Olcott said, “It’s a circuit of the field.”
“I thought we were going to do some shallow turns first,” Putman said.
“I think there’s enough extra airspeed so we’re not going to stall out the vehicle or get an excessive rate of sink when we start to turn. I think the maximum speed is going to be about sixty-two knots.”
“We don’t know how it will turn—we’ve been thinking straight for so long.”
“We may have the turning radius of a big airplane.”
“At least try a few turns first that cover the width of the runway.”

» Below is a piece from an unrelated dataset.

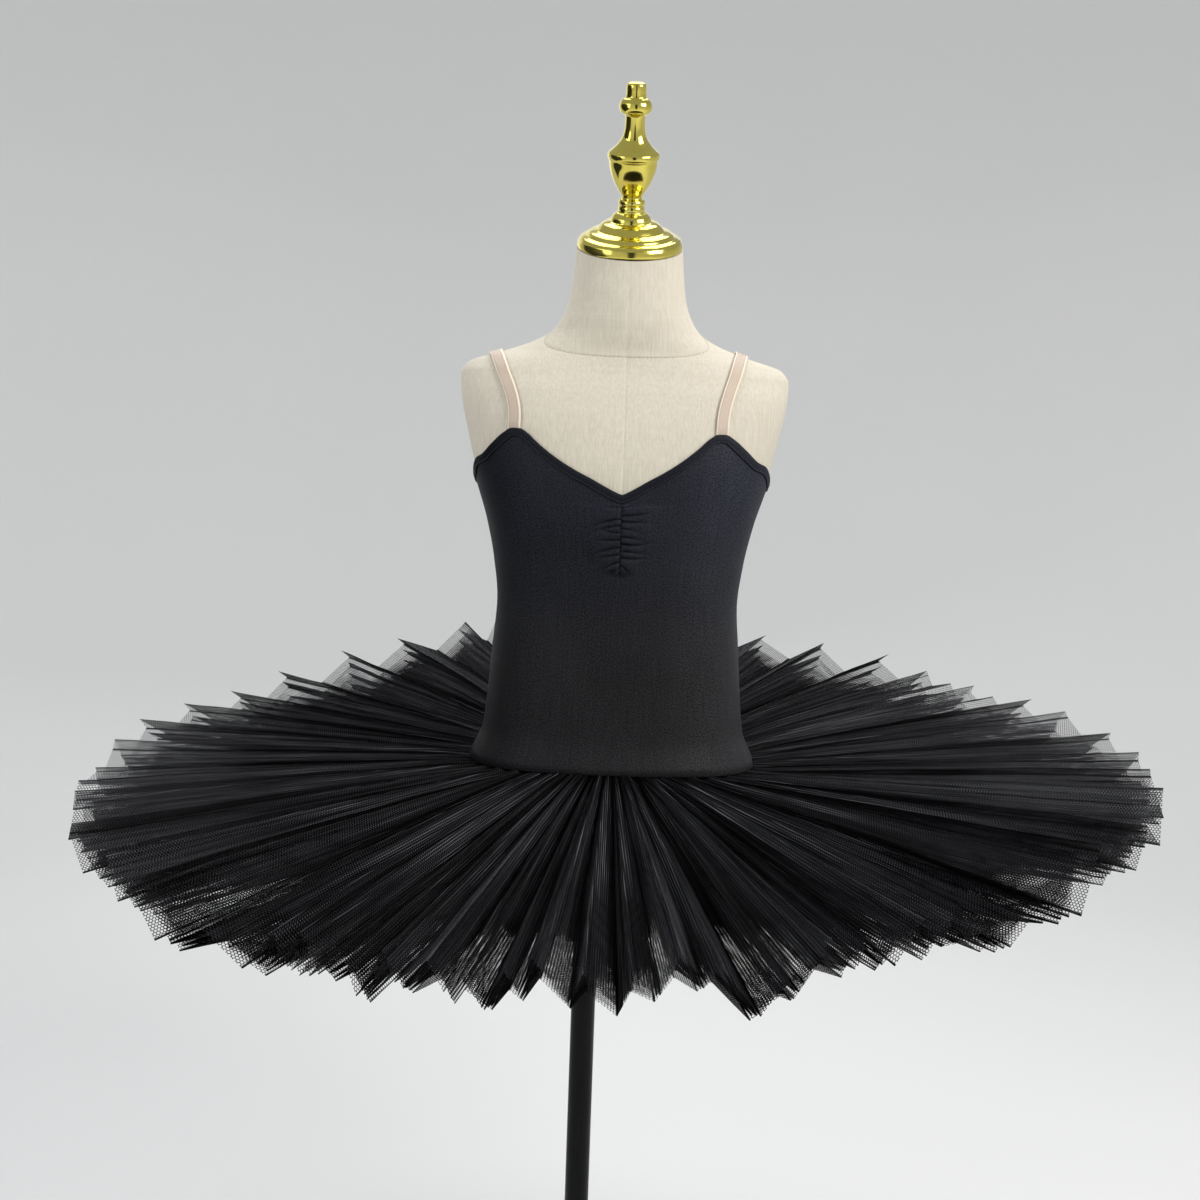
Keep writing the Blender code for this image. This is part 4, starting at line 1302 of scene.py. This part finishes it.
def netMesh(name, layer, folds, finish):
    shares, lifts, reaches = np.array(finePleats(folds, layer)).T
    count = len(shares)
    shares = np.append(shares, 1.0)
    lifts, reaches = np.append(lifts, lifts[0]), np.append(reaches, reaches[0])
    rowHeight = net["firstRow"] - layer * net["rowStep"]
    hip = hipAngles(rowHeight, shares)
    inner = bodyPoint(hip, rowHeight + net["rowRise"] + net["hemFollow"] * hemRise(hip), net["innerOff"])
    angles = 2 * np.pi * shares
    radius, height = netEdge(layer, angles, reaches)
    outer = np.stack([net["centreX"] + radius * np.sin(angles), -radius * np.cos(angles), height], axis=-1)
    edgeLift = lifts * net["foldEdge"] / 2 * net["tall"][layer]
    tips = outer + np.stack([0 * edgeLift, 0 * edgeLift, edgeLift], axis=-1)
    widths = np.append(np.linalg.norm(np.diff(tips, axis=0), axis=1), 0.0)
    source = bpy.data.meshes.new(name + "Folds")
    source.from_pydata(inner.tolist(), [], [])
    for key, values in (
        ("hipLift", np.clip(lifts, -1, 1) * net["foldHip"] / 2),
        ("edgeLift", edgeLift),
        ("raised", lifts),
        ("width", widths),
        ("place", np.concatenate([[0], np.cumsum(widths[:-1])])),
        ("bend", net["bend"][0] + net["bend"][1] * np.cos(angles)),
    ):
        source.attributes.new(key, "FLOAT", "POINT").data.foreach_set("value", values.astype(np.float32))
    edge = source.attributes.new("outer", "FLOAT_VECTOR", "POINT")
    edge.data.foreach_set("vector", outer.astype(np.float32).ravel())
    same = {key: net[key] for key in ("rows", "crease", "buckle", "ripple", "gathered")}
    mesh = grown(
        pleatedNet, name, source, foldCount=count, header=net["header"] / net["width"],
        depth=net["flatWidth"], seed=float(layer), finish=finish, **same,
    )
    mesh.shade_smooth()
    mesh.set_sharp_from_angle(angle=math.radians(net["sharpFrom"]))
    return mesh


folds = mainFolds()
upperNet, lowerNet = netMaterial("upperNet", upperThreads), netMaterial("lowerNet", lowerThreads)
for layer in range(net["layers"]):
    name, cloth = f"netLayer{layer + 1}", upperNet if layer < 2 else lowerNet
    mesh = netMesh(name, layer, folds, cloth)
    addPiece(name, mesh, cloth, [f"net_layer_{layer + 1}"])

# Dress form
form = {
    "neckTilt": math.radians(25),
    "tiltFrom": 0.366,
    "neckSeam": 0.349,          # mean height of the seam round the neck
    "seamSide": 0.3605,
    "seamFrontDrop": 0.0255,
    "seamBackDrop": 0.007,
    "seamDepth": 0.0007,
    "seamWidth": 0.0007,
    "seamSpread": 0.025,        # how far above and below the mesh's rows follow the seam
    "centreSeam": (0.0004, 0.0008),   # depth and width
    "fineFrom": 0.29,           # rows lie closer from here up
    "stitch": (0.0034, 0.0022, 0.0005),
}


def neckSeam(angles):
    front, back = np.maximum(0, np.cos(angles)) ** 1.3, np.maximum(0, -np.cos(angles)) ** 1.3
    return form["seamSide"] - form["seamFrontDrop"] * front - form["seamBackDrop"] * back


# Turns a ring of the form about its centre as the neck leans forward
def leaned(ring, height):
    tilt = form["neckTilt"] * ease((height - form["tiltFrom"]) / (bodySections[-1][0] - form["tiltFrom"]))
    behind = ring[:, 1] - bodySection(height)[2]
    return ring + np.stack([0 * behind, -behind * (1 - np.cos(tilt)), behind * np.sin(tilt)], axis=-1)


def formMesh():
    centre = angleAt(np.array([0.0, 0.0005, 0.0011, 0.0020]), 0.28)
    quarter = np.concatenate([centre, np.linspace(centre[-1], math.pi / 2, 40)[1:]])
    half = np.concatenate([quarter, (math.pi - quarter[::-1])[1:]])
    angles = np.concatenate([half, (2 * math.pi - half[::-1])[1:-1]])
    fine = form["neckSeam"] + np.array([-3, -2, -1.3, -0.8, -0.4, 0, 0.4, 0.8, 1.3, 2, 3]) / 1000
    heights = np.concatenate([
        np.linspace(formBottom + formCorner, form["fineFrom"], 56)[:-1],
        np.linspace(form["fineFrom"], fine[0], 46)[:-1],
        fine,
        np.linspace(fine[-1], bodySections[-1][0], 36)[1:],
    ])
    # Underneath and round the lower edge, up the body, and over the neck's top
    turns = np.radians(np.linspace(0, 90, 8)[:-1])
    underneath = bodyPoint(angles, formBottom, -formCorner)
    rows = [blend(underneath, underneath.mean(axis=0), share) for share in (0.72, 0.44, 0.20)]
    rows[:0] = [np.tile(rows[0].mean(axis=0), (len(angles), 1))]
    for turn in turns:
        height, inset = formBottom + formCorner * (1 - np.cos(turn)), formCorner * (1 - np.sin(turn))
        rows.append(bodyPoint(angles, height, -inset))
    for height in heights:
        near = math.exp(-(((height - form["neckSeam"]) / form["seamSpread"]) ** 2))
        height = height + near * (neckSeam(angles) - form["neckSeam"])
        across = bodyPoint(angles, height)[:, 0]
        groove = form["seamDepth"] * np.exp(-(((height - neckSeam(angles)) / form["seamWidth"]) ** 2))
        depth, width = form["centreSeam"]
        groove = groove + depth * np.exp(-((across / width) ** 2))
        rows.append(leaned(bodyPoint(angles, height, -groove), height))
    top = rows[-1]
    rows += [blend(top, top.mean(axis=0), share) for share in (0.05, 0.4, 0.8, 1.0)]
    mesh = surfaceMesh("dressForm", np.array(rows), closed=True)
    weld(mesh)
    return mesh


addPiece("dressForm", formMesh(), linenMaterial(), ["dress_form"])
around = np.radians(np.linspace(0, 360, 241))
seamLine = bodyPoint(around, neckSeam(around) + 0.0001, -0.0003)
stitched("neckStitches", [seamLine], linenThread, form["stitch"])
print("dress form made")

# Finial, and the stand below the form: radius and height
finialProfile = [
    (0.0000, 0.1271), (0.0040, 0.1270), (0.0066, 0.1261), (0.0079, 0.1242), (0.0080, 0.1170),
    (0.0084, 0.1156), (0.0104, 0.1144), (0.0124, 0.1119), (0.0132, 0.1089), (0.0127, 0.1062),
    (0.0113, 0.1042), (0.0084, 0.1028), (0.0079, 0.1018), (0.0079, 0.0965), (0.0081, 0.0920),
    (0.0095, 0.0862), (0.0134, 0.0806), (0.0180, 0.0766), (0.0206, 0.0746), (0.0210, 0.0724),
    (0.0208, 0.0706), (0.0197, 0.0690), (0.0195, 0.0676), (0.0191, 0.0628), (0.0170, 0.0560),
    (0.0139, 0.0496), (0.0105, 0.0441), (0.0082, 0.0409), (0.0080, 0.0398), (0.0102, 0.0385),
    (0.0110, 0.0366), (0.0108, 0.0350), (0.0100, 0.0337), (0.0108, 0.0324), (0.0110, 0.0308),
    (0.0106, 0.0291), (0.0128, 0.0278), (0.0154, 0.0255), (0.0167, 0.0230), (0.0168, 0.0215),
    (0.0176, 0.0210), (0.0222, 0.0201), (0.0252, 0.0177), (0.0274, 0.0150), (0.0282, 0.0141),
    (0.0326, 0.0132), (0.0348, 0.0118), (0.0360, 0.0101), (0.0368, 0.0094), (0.0396, 0.0089),
    (0.0420, 0.0069), (0.0433, 0.0043), (0.0438, 0.0014), (0.0434, 0.0000), (0.0000, 0.0000),
]
stand = {
    "x": -0.017,
    "gap": 0.0004,
    "pole": 0.0105,
    "collar": 0.0145,
    "collarLength": 0.034,
    "collarGroove": (0.0073, 0.0095, 0.0008),   # from and to, above the collar's lower end, and depth
    "boss": 0.022,
    "bossTop": 0.026,
    "base": 0.155,
    "baseHeight": 0.010,
    "round": 0.0015,        # of the collar's ends
    "poleRound": 0.0008,
}


# Rounds a profile's corners, twice over
def softened(profile, times=2):
    for _ in range(times):
        soft = [profile[0]]
        for a, b in zip(profile, profile[1:]):
            soft += [tuple(blend(np.array(a), np.array(b), share)) for share in (0.25, 0.75)]
        profile = soft + [profile[-1]]
    return profile


gold, paint = goldMaterial(), paintMaterial()
neckHeight, _, _, neckY, _ = bodySections[-1]
mesh = turnedMesh("neckFinial", softened(finialProfile), (0, 0, stand["gap"]), 96)
neckTop = Matrix.Translation((0, neckY, neckHeight + hipHeight))
mesh.transform(neckTop @ Matrix.Rotation(form["neckTilt"], 4, "X"))
addPiece("neckFinial", mesh, gold, ["finial"])


# A black painted piece of the stand, turned round the pole's line
def addTurned(name, profile, steps, node):
    addPiece(name, turnedMesh(name, profile, (stand["x"], 0, 0), steps), paint, [node])


radius, corner = stand["collar"], stand["round"]
collarTop = hipHeight + formBottom - stand["gap"]
collarLow = collarTop - stand["collarLength"]
grooveLow, grooveTop, grooveDepth = stand["collarGroove"]
addTurned("poleCollar", [
    (0, collarTop), (radius - corner, collarTop), (radius, collarTop - corner),
    (radius, collarLow + grooveTop), (radius - grooveDepth, collarLow + 0.0088),
    (radius - grooveDepth, collarLow + 0.0080), (radius, collarLow + grooveLow),
    (radius, collarLow + corner), (radius - corner, collarLow), (0, collarLow),
], 72, "pole_collar")

radius, corner = stand["pole"], stand["poleRound"]
poleLow, poleTop = stand["bossTop"] + stand["gap"], collarLow - stand["gap"]
side = [(radius, blend(poleTop, poleLow, share)) for share in np.linspace(0.01, 0.99, 20)]
addTurned("standPole", [
    (0, poleTop), (radius - corner, poleTop), (radius, poleTop - corner), *side,
    (radius, poleLow + corner), (radius - corner, poleLow), (0, poleLow),
], 72, "pole")

radius, height = stand["base"], stand["baseHeight"]
boss, bossTop = stand["boss"], stand["bossTop"]
addTurned("basePlate", [
    (0, bossTop), (boss - 0.0035, bossTop), (boss - 0.0015, bossTop - 0.0005),
    (boss - 0.0004, bossTop - 0.0015), (boss, bossTop - 0.003), (boss, height + 0.0015),
    (boss + 0.0005, height + 0.0004), (boss + 0.002, height), (0.08, height), (radius - 0.004, height),
    (radius - 0.002, height - 0.0005), (radius - 0.0006, height - 0.0018), (radius, height - 0.0035),
    (radius, 0.0006), (radius - 0.0006, 0), (0, 0),
], 128, "base_plate")
print("stand made")

# Studio: a pale bowl, soft lights and the camera
studio = {
    "floor": (0.80, 0.80, 0.79),
    "floorShade": 0.97,
    "bowlFlat": 2.2,
    "bowlRound": 1.6,
    "bowlTop": 3.0,
    "world": 0.42,
    "worldColour": (0.93, 0.96, 1.0, 1.0),
    # Place, what it points at, size, power, colour
    "lights": {
        "keyLight": ((1.9, -1.4, 2.2), (0, 0, 0.85), (1.3, 1.3), 50.0, (1.0, 0.985, 0.96)),
        "fillLight": ((-1.9, -1.3, 1.6), (0, 0, 0.85), (1.4, 1.6), 15.0, (0.93, 0.96, 1.0)),
        "topLight": ((0.0, 0.6, 2.9), (0, 0, 0.80), (1.8, 1.4), 30.0, (0.97, 0.98, 1.0)),
        "backLight": ((-0.6, 2.2, 1.9), (0, 0, 0.80), (2.8, 1.8), 9.0, (1.0, 1.0, 1.0)),
    },
    # Dark cards seen only in reflections: x, y, width, turn
    "cards": {"sideCard": (-1.7, -0.2, 2.0, 90), "rearCard": (0.12, -2.0, 0.55, 0)},
    "cardMiddle": 1.05,
    "cardHeight": 2.0,
    "lens": 36.0,
    "sensor": 36.0,
    "cameraPlace": (-0.0145, -1.02, 0.930),
    "cameraTurn": (84.67, 0.0, 2.0),
}


# Something in the studio that isn't part of the object
def addStage(name, mesh, finish):
    mesh.materials.append(finish)
    thing = bpy.data.objects.new(name, mesh)
    bpy.context.collection.objects.link(thing)
    thing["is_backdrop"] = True
    return thing


def studioMaterial(name, roughness, dark, light, scale, specular):
    made, tree, sockets = newMaterial(name, roughness, Specular_IOR_Level=specular)
    put(tree, sockets["Base Color"], toned(tree, noise(tree, objectPlace(tree), scale), dark, light))
    return made


def addLight(name, place, target, size, power, colour):
    lamp = bpy.data.lights.new(name, "AREA")
    lamp.shape = "RECTANGLE"
    lamp.size, lamp.size_y = size
    lamp.energy = power
    lamp.color = colour
    holder = bpy.data.objects.new(name, lamp)
    holder.location = place
    aim = np.subtract(target, place)
    holder.rotation_euler = (math.atan2(math.hypot(aim[0], aim[1]), -aim[2]), 0, math.atan2(-aim[0], aim[1]))
    bpy.context.collection.objects.link(holder)


flat, bend = studio["bowlFlat"], studio["bowlRound"]
bowlProfile = [(0, 0), (1.0, 0), (flat, 0)]
for turn in np.radians(np.arange(7.5, 91, 7.5)):
    bowlProfile.append((flat + bend * math.sin(turn), bend - bend * math.cos(turn)))
bowlProfile.append((flat + bend, studio["bowlTop"]))
bowlMesh = turnedMesh("studioBowl", bowlProfile, (0, 0, 0), 96)
bowlMesh.flip_normals()
shaded = tuple(channel * studio["floorShade"] for channel in studio["floor"])
addStage("studioBowl", bowlMesh, studioMaterial("studioPaint", 0.85, shaded, studio["floor"], 1.2, 0.2))

cardPaint = studioMaterial("cardPaint", 0.9, (0.004, 0.004, 0.004), (0.02, 0.02, 0.02), 3.0, 0.5)
for name, (x, y, width, turn) in studio["cards"].items():
    across = (width / 2) * np.array([math.cos(math.radians(turn)), math.sin(math.radians(turn)), 0])
    up = np.array([0, 0, studio["cardHeight"] / 2])
    low, high = (np.array([x, y, studio["cardMiddle"]]) + way * up for way in (-1, 1))
    cardMesh = surfaceMesh(name, np.array([[low - across, low + across], [high - across, high + across]]))
    card = addStage(name, cardMesh, cardPaint)
    card.visible_camera = card.visible_diffuse = card.visible_shadow = card.visible_transmission = False

world = bpy.data.worlds.new("studioWorld")
bpy.context.scene.world = world
world.use_nodes = True
sky = world.node_tree.nodes["Background"]
sky.inputs["Color"].default_value = studio["worldColour"]
sky.inputs["Strength"].default_value = studio["world"]
for name, settings in studio["lights"].items():
    addLight(name, *settings)

lens = bpy.data.cameras.new("camera")
lens.lens, lens.sensor_width = studio["lens"], studio["sensor"]
camera = bpy.data.objects.new("camera", lens)
camera.location = studio["cameraPlace"]
camera.rotation_mode = "ZYX"
camera.rotation_euler = [math.radians(turn) for turn in studio["cameraTurn"]]
bpy.context.collection.objects.link(camera)
bpy.context.scene.camera = camera
bpy.context.scene.view_settings.view_transform = "Standard"
print("studio ready")

low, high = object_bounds()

Olcott nodded. “What I want to do,” he went on, “is to circle the field and then go over through the speed course and get some data. As I said before, though, I really wish we knew more about that engine.”
One thing they knew about the engine, Putman reminded everyone, was that it had only a few more hours left. They had agreed not to use it more than twenty-five hours, and the deadline was now pressing in.
“We’re really hanging on to the end of that string, aren’t we?” Olcott said. Lifting one hand, he pinched the end of an imaginary bit of string. “I thought I could feel the aerobody respond to the fact that the engine was cutting out,” he continued. “This would be disconcerting if I were circling the field. Check it out carefully, Link. And really check that prop, that vibration. If we lost the prop, we’d probably shake the engine off, too.”
“No question about it,” Linkenhoker said.
I looked around the table—Linkenhoker, Weber, Miller, Olcott, Putman—and noticed for the first time that everyone had sky-blue eyes. There was something new in their manner: a little more verve and less deliberation, aspects of a rush, under pressures to perform—NAFEC impatient, engine time running out, the money sponge all but dry. The group was talking about problems that were possibly quite serious—insufficiencies of the engine, enigmas of the prop—but at the same time the decision seemed inevitable. It se
emed swept in. Task 5 was next. That was that. Tension had continued, in recent days, between Miller and Olcott. Olcott had said again that the word was around that Aereon did not really want these tests, because they would be too definitive. “They say the Aereon Corporation is afraid to learn that its concept is a bust, and I’m beginning to think they’re right,” Olcott had said.
“Well, they’re wrong,” said Miller.
“Well, I’ll be there at NAFEC to see if they’re wrong,” Olcott said.
Miller said, “You’re being quite unfair to Aereon.”
Olcott said, “I’m concerned about my professional reputation.”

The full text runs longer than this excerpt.